The batteries started firing at 9 AM, which failed to breach the church walls, so by 11 AM, Price ordered a storming of the church. Capt. Burgwin and Capt. McMillin charged the western flank of the church, while Capt. Agney, Lt. Boon, and Capt. Barber the northern wall. The roof of the church was set fire, but Capt. Burgwin was mortally wounded while moving through the corral at the front of the church. A hole was cut in the western wall which permitted shells to be thrown in by hand, while the 6-pounder was placed so it could fire grape into the town. By 3 PM, the 6-pounder was placed sixty yards from the church and widened the hole after ten rounds, after which it was placed ten yards away and fired three rounds of grape into the church. This allowed Lt. Dyer, Lt. Wilson and Taylor to take possession of the church, followed by the rebels abandoning the western part of the town.

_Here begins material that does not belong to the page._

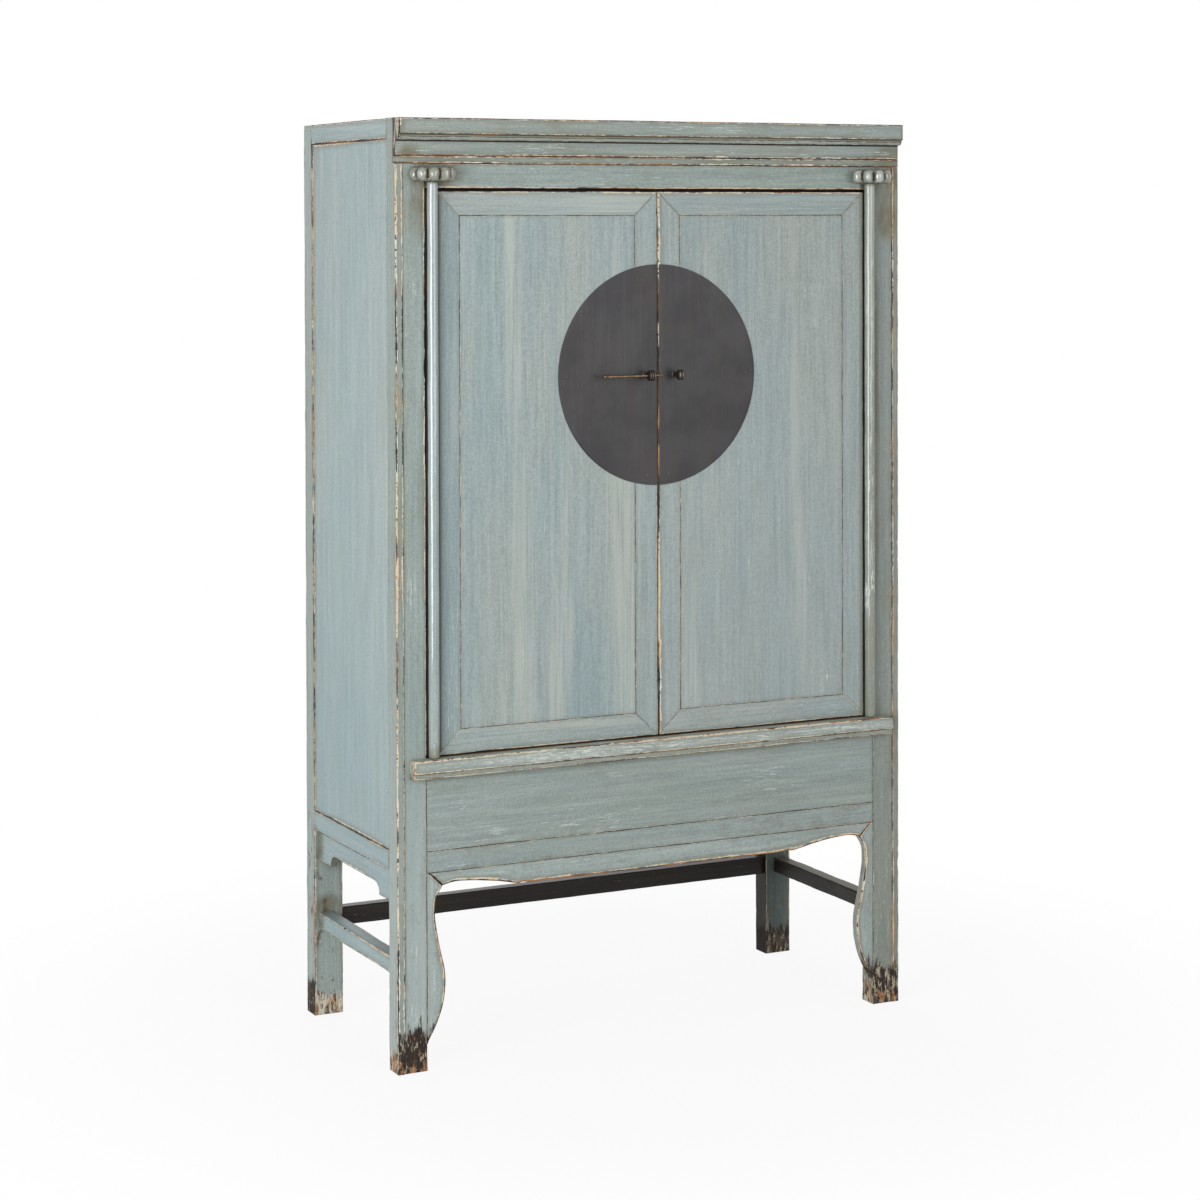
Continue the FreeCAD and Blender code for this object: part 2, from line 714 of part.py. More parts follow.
# Left door: mitred frame, flush panel with battens behind, and the pivot pole
door_body_y = behind(door_back)
frame_corners = {
    "left_door_hinge_stile": [(hinge_edge, door_foot), (hinge_face, door_foot),
                              (hinge_line, door_low_line), (hinge_line, door_high_line),
                              (hinge_face, door_head), (hinge_edge, door_head)],
    "left_door_meeting_stile": [(meeting_edge, door_foot), (meeting_edge, door_head),
                                (meeting_line, door_high_line), (meeting_line, door_low_line)],
    "left_door_top_rail": [(hinge_face, door_head), (hinge_line, door_high_line),
                           (meeting_line, door_high_line), (meeting_edge, door_head)],
    "left_door_bottom_rail": [(hinge_face, door_foot), (meeting_edge, door_foot),
                              (meeting_line, door_low_line), (hinge_line, door_low_line)],
}
panel_shape = block(hinge_line, door_front, door_low_line, f"{meeting_line} - {hinge_line}",
                    "door_panel_thickness", f"{door_high_line} - {door_low_line}")
door_panel = tongued_panel("left_door_panel", panel_shape, "y", list(frame_corners), "tongue_thickness")
for label, corners in frame_corners.items():
    member = prism(f"{label}_timber", "y", corners, "door_thickness", across("0"), door_body_y, "0")
    mirrored(label.replace("left", "right"), finish(label, member))
mirrored("right_door_panel", finish("left_door_panel", door_panel))
battens = []
for index, share in enumerate(batten_level_shares):
    level = f"{door_low_line} + ({door_high_line} - {door_low_line} - door_batten_height) * {share}"
    shape = block(hinge_line, f"{door_front} + door_panel_thickness", level,
                  f"{meeting_line} - {hinge_line}", "door_thickness - door_panel_thickness",
                  "door_batten_height")
    battens.append(box(f"door_batten_{index}", shape))
mirrored("right_door_battens", finish("left_door_battens", grouped("batten_pair", battens)))

pole_foot = f"({waist_top} + pole_end_gap)"
pole_head = f"({block_foot} - pole_end_gap)"
pole_length = f"({pole_head} - {pole_foot})"
pole_profile = [("-pivot_length", "0"), ("-pivot_length", "pivot_radius"), ("0", "pivot_radius"),
                ("0", "pole_radius - pole_foot_round"), ("pole_foot_round", "pole_radius"),
                (pole_length, "pole_radius"), (pole_length, "pivot_radius"),
                (f"{pole_length} + pivot_length", "pivot_radius"), (f"{pole_length} + pivot_length", "0")]
pole_rod = revolved("left_pole_rod", "z", pole_profile, left_pole_x, behind("-pivot_forward"), pole_foot)
flat_shape = block(f"{pole_inset} - pole_radius", door_front, door_foot, "2 * pole_radius", "pole_radius",
                   door_height)
cut_from(["left_pivot_pole"], box("pole_flat", flat_shape))
mirrored("right_pivot_pole", finish("left_pivot_pole", pole_rod))


# Lobed blocks that hold the heads of the poles

def lobed_outline(bead_shares):
    """Arcs of a row of beads round the pole's axis, with a straight side from each end bead to the post."""
    ring = value("bead_ring_radius")
    radius = value("bead_radius")
    back = value("pivot_forward + border_relief")
    centres = [(ring * math.sin(math.pi * share), -ring * math.cos(math.pi * share))
               for share in bead_shares]
    half_chord = math.dist(centres[0], centres[1]) / 2
    open_angle = math.acos(half_chord / radius)
    lean = math.pi * (bead_shares[1] - bead_shares[0]) / 2
    edges = []
    for index, (share, centre) in enumerate(zip(bead_shares, centres)):
        outward = math.pi * share - math.pi / 2
        start = outward - math.pi / 2 - lean + open_angle
        end = outward + math.pi / 2 + lean - open_angle
        if index == 0:
            start = -math.pi
        if index == len(centres) - 1:
            end = 0
        edges.append(("arc", [centre, (radius, 0), (start, end)]))
    left, right = centres[0], centres[-1]
    edges.append(("line", [(right[0] + radius, right[1]), (right[0] + radius, back),
                           (left[0] - radius, back), (left[0] - radius, left[1])]))
    return edges


def pivot_block(label, spot, bead_shares):
    """A carved row of plump beads, flat on the post and bored from below for the head of the pole."""
    lobes = curved_plate(f"{label}_lobes", "z", lobed_outline(bead_shares), "bead_height", spot,
                         behind("-pivot_forward"), block_foot)
    rim = "(bead_ring_radius + bead_radius)"
    profile = [("0", "0"), ("0", f"{rim} - bead_round"), ("bead_round", rim),
               ("bead_height - bead_round", rim), ("bead_height", f"{rim} - bead_round"),
               ("bead_height", "0")]
    envelope = revolved(f"{label}_envelope", "z", profile, spot, behind("-pivot_forward"), block_foot)
    rounded_lobes = doc.addObject("Part::Common", f"{label}_rounded")
    rounded_lobes.Base = lobes
    rounded_lobes.Tool = envelope
    hole = pole_hole(f"{label}_hole", spot, block_foot, "pivot_length + pole_end_gap")
    cut_from([label], hole)
    return finish(label, rounded_lobes)


pivot_block("left_pivot_block", left_pole_x, left_bead_shares)
pivot_block("right_pivot_block", right_pole_x, right_bead_shares)


# Lock: half-round plates, nails, ribbed lugs and the pin

disc = doc.addObject("Part::Cylinder", "left_plate_disc")
bind(disc, {"Radius": "plate_radius", "Height": "plate_thickness"})
disc.Placement.Rotation = FreeCAD.Rotation(FreeCAD.Vector(1, 0, 0), 90)
place(disc, "0", behind(door_front), lock_level)
beyond_edge = block(meeting_edge, plate_front, f"{lock_level} - plate_radius",
                    "plate_radius + door_gap", "plate_thickness", "2 * plate_radius")
cut_from(["left_lock_plate"], box("beyond_left_edge", beyond_edge))
mirrored("right_lock_plate", finish("left_lock_plate", disc))

nails = []
for index, share in enumerate(nail_angle_shares):
    angle = math.pi * share
    nail = doc.addObject("Part::Cylinder", f"nail_{index}")
    bind(nail, {"Radius": "nail_radius", "Height": "nail_height"})
    nail.Placement.Rotation = FreeCAD.Rotation(FreeCAD.Vector(1, 0, 0), 90)
    place(nail, f"-(plate_radius - nail_inset) * {math.sin(angle):.6f}", behind(plate_front),
          f"{lock_level} + (plate_radius - nail_inset) * {math.cos(angle):.6f}")
    nails.append(nail)
mirrored("right_plate_nails", finish("left_plate_nails", grouped("left_nail_set", nails)))


def lug(label, spot):
    """A ring on a stem that stands off the plate, bored for the pin."""
    profile = [("0", "pin_radius + pin_clearance"), ("0", "lug_radius"), ("lug_width", "lug_radius"),
               ("lug_width", "pin_radius + pin_clearance")]
    ring = revolved(f"{label}_ring", "x", profile, f"{spot} - lug_width / 2", behind(pin_depth), lock_level)
    stem_length = "(pin_standoff - lug_radius + lug_stem_seat)"
    stem_profile = [("0", "0"), ("0", "lug_base_radius"), ("lug_base_height", "lug_base_radius"),
                    ("lug_base_height", "lug_stem_radius"),
                    (stem_length, "lug_stem_radius"), (stem_length, "0")]
    flipped = [(f"-({along})", radius) for along, radius in stem_profile]
    stem = revolved(f"{label}_stem", "y", flipped, spot, behind(plate_front), lock_level)
    return finish(label, joined(f"{label}_metal", [ring, stem]))


lug("left_lock_lug", "-left_lug_offset")
lug("right_lock_lug", "right_lug_offset")

pin_profile = [(f"2 * pin_ball_radius * {along}", f"pin_ball_radius * {radius}")
               for along, radius in pin_ball_shares]
pin_neck = f"(2 * pin_ball_radius * {pin_neck_share})"
pin_shoulder = "(pin_length - pin_tail_length)"
pin_profile += [(pin_neck, "pin_radius"), (pin_shoulder, "pin_radius"), (pin_shoulder, "pin_tail_radius"),
                ("pin_length", "pin_tail_radius"), ("pin_length", "0")]
pin_start = "-door_gap / 2 - pin_tip_gap - pin_length"
pin = revolved("pin_rod", "x", pin_profile, pin_start, behind(pin_depth), lock_level)
finish("lock_pin", pin)

# Check every object, then write each sub-part
doc.recompute()
for thing in doc.Objects:
    if any(state in ("Invalid", "Error") for state in thing.State):
        raise RuntimeError(f"{thing.Label} did not rebuild: {thing.State}")
for part in subparts:
    if part.Shape.isNull() or not part.Shape.isValid() or part.Shape.Volume <= 0:
        raise RuntimeError(f"{part.Label} has no valid solid")
os.makedirs("parts", exist_ok=True)
for part in subparts:
    part.Shape.exportStep(f"parts/{part.Label}.step")
print(len(subparts), "sub-parts written")
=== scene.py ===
# A wedding cabinet in worn blue-grey paint, dressed board by board over its CAD frame.
import bpy
import math
from functools import partial
import numpy as np
from mathutils import Matrix, Vector


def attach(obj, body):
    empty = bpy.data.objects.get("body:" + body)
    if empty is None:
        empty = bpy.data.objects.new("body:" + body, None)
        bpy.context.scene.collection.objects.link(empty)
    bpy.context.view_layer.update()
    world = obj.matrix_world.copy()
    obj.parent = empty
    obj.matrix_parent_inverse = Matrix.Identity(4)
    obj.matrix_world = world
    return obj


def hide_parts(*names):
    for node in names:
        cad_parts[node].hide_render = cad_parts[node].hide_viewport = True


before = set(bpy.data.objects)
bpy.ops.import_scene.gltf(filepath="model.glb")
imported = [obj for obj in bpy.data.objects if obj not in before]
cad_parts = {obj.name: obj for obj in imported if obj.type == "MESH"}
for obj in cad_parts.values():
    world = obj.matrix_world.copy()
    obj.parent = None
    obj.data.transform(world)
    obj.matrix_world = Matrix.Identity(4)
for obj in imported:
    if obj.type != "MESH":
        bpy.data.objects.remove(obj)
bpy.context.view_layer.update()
print("frame loaded:", len(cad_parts), "nodes")

# Cabinet places in millimetres: X from the left side, Y back from the front of the posts, Z from the floor
cabinet = {"width": 1140, "depth": 500, "height": 1850, "frontToMiddle": 223}

# Board shapes

axisOrder = {"x": [2, 0, 1], "y": [0, 2, 1], "z": [0, 1, 2]}
# How uneven an edge is, how deep and long its chips are, and how the rows beside it are spaced
edgeShape = {"wave": 90, "waveShare": 0.3, "bends": (260, 310), "chipDepth": (0.6, 2.2),
             "chipLength": (3, 14), "cap": 3, "margin": 2, "marginShare": 0.42, "roundShare": 0.4,
             "unworn": 20}


def wobble(places, wave, seed, layers=4):
    # Sum of sines: each layer has half the wavelength and 0.6 of the height of the one before it
    dice = np.random.default_rng(seed)
    total = np.zeros(len(places))
    for layer in range(layers):
        length = wave * 0.5 ** layer * dice.uniform(0.8, 1.25)
        total += 0.6 ** layer * np.sin(2 * np.pi * (places / length + dice.random()))
    return total / 1.6


def chips(places, perMetre, seed):
    # Sum of bell curves at random places: depth * exp(-(distance / length)^2)
    dice = np.random.default_rng(seed)
    count = max(1, int((places[-1] - places[0]) * perMetre / 1000))
    spots = dice.uniform(places[0], places[-1], count)
    depths = dice.uniform(*edgeShape["chipDepth"], count)
    lengths = dice.uniform(*edgeShape["chipLength"], count)
    return (depths * np.exp(-((places[:, None] - spots) / lengths) ** 2)).sum(1)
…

Those trying to escape into the mountains were pursued by Capt. Slack and Capt. St. Vrain, killing many before night fell. The rebels surrendered the next day, giving up one of the insurrection leaders, Tomas Romero, a Pueblo Indian.

==Aftermath==
Two of the accused rebellion leaders, Pablo Montoya and Tomás Romero, were captured in the fighting. Romero was shot by Private Fitzgerald in the guard room at Don Fernando before being brought to trial. Montoya was convicted of treason and hanged at Don Fernando on 7 Feb. Later trials resulted in 14 additional public hangings.

Later skirmishes occurred at the Red River Canyon Affair, the Las Vegas Affair and the Taos Affair.